Pick out all lines with the word "JSON" from the records that follow.
-- START --
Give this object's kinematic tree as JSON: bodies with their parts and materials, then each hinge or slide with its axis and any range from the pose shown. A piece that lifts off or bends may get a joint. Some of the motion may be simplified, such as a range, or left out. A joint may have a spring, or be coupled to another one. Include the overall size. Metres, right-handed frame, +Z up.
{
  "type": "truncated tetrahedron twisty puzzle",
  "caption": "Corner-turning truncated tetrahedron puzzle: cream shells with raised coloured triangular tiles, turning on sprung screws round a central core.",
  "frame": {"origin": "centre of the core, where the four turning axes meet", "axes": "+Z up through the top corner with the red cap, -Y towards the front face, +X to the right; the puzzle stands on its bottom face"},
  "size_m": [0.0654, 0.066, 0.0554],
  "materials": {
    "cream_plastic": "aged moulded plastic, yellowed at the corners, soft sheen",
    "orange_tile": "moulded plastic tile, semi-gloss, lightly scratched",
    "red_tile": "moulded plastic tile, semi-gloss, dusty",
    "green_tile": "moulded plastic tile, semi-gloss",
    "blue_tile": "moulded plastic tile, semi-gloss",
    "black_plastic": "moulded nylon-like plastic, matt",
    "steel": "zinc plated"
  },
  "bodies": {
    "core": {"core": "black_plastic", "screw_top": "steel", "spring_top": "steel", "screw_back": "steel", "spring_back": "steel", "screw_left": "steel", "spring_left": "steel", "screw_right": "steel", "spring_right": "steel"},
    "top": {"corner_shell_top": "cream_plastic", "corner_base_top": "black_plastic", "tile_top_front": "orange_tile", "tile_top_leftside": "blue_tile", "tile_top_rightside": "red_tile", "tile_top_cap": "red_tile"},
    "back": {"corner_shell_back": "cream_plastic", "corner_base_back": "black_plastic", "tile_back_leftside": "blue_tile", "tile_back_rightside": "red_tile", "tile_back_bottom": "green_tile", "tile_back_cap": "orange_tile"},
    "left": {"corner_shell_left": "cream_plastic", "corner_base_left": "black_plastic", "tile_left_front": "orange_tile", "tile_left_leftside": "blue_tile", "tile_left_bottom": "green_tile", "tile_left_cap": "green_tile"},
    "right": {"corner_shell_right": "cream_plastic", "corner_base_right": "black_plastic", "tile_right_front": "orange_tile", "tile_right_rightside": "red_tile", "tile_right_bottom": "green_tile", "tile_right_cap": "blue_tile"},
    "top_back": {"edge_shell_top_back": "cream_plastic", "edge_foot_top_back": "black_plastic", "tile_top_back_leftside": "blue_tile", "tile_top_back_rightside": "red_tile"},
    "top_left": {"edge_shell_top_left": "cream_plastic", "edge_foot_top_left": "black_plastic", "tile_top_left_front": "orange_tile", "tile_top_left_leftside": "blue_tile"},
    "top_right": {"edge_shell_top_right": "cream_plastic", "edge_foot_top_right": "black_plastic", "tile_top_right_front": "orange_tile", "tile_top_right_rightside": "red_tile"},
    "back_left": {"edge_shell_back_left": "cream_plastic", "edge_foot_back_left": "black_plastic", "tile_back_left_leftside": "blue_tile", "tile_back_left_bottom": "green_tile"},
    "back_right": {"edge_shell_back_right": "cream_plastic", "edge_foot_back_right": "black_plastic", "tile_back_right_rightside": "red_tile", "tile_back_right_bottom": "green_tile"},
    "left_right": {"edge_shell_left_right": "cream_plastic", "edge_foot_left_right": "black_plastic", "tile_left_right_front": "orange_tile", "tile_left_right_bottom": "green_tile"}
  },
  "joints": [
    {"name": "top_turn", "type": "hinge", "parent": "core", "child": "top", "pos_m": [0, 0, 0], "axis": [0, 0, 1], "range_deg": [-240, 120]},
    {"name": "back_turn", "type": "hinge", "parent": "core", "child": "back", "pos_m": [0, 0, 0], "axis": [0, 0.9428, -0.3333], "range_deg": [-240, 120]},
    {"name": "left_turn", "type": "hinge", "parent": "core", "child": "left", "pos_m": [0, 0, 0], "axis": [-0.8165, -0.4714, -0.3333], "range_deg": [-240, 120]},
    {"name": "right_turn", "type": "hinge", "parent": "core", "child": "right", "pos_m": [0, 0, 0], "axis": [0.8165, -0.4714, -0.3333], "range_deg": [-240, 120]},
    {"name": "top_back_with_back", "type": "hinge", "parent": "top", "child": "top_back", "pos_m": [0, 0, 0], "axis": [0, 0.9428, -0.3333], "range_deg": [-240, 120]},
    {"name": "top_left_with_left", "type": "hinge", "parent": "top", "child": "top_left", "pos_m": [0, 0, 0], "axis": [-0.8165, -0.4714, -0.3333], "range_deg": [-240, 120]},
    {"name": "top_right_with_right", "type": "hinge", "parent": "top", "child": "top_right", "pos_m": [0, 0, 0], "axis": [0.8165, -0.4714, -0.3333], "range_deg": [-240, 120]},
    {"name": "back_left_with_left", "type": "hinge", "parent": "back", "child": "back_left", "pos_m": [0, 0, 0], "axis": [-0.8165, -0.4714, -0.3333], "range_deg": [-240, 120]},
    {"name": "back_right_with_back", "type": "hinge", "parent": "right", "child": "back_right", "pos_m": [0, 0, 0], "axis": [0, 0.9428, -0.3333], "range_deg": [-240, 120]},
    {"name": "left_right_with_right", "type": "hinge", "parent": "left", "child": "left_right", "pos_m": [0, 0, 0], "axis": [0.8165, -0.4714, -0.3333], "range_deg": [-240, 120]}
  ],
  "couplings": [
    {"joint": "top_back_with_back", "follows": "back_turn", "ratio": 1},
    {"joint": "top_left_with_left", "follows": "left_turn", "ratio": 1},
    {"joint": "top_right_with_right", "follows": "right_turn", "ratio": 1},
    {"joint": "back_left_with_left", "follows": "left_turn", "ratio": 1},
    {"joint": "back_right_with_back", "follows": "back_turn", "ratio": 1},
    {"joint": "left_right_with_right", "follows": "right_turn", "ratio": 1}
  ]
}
-- END --
-- START --
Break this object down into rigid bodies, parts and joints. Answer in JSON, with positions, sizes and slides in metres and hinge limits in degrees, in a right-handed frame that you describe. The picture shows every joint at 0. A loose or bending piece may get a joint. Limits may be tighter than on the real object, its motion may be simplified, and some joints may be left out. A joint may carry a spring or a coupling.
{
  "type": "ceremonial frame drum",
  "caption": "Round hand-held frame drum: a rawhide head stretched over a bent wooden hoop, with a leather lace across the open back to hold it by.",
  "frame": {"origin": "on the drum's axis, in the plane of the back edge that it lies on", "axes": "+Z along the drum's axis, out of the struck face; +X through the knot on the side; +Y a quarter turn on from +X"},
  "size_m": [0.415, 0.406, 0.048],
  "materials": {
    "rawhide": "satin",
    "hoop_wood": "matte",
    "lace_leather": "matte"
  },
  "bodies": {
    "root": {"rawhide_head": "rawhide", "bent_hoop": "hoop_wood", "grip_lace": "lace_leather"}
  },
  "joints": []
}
-- END --
REPLY TO THE TASK:
Give this object's kinematic tree as JSON: bodies with their parts and materials, then each hinge or slide with its axis and any range from the pose shown. A piece that lifts off or bends may get a joint. Some of the motion may be simplified, such as a range, or left out. A joint may have a spring, or be coupled to another one. Include the overall size. Metres, right-handed frame, +Z up.
Break this object down into rigid bodies, parts and joints. Answer in JSON, with positions, sizes and slides in metres and hinge limits in degrees, in a right-handed frame that you describe. The picture shows every joint at 0. A loose or bending piece may get a joint. Limits may be tighter than on the real object, its motion may be simplified, and some joints may be left out. A joint may carry a spring or a coupling.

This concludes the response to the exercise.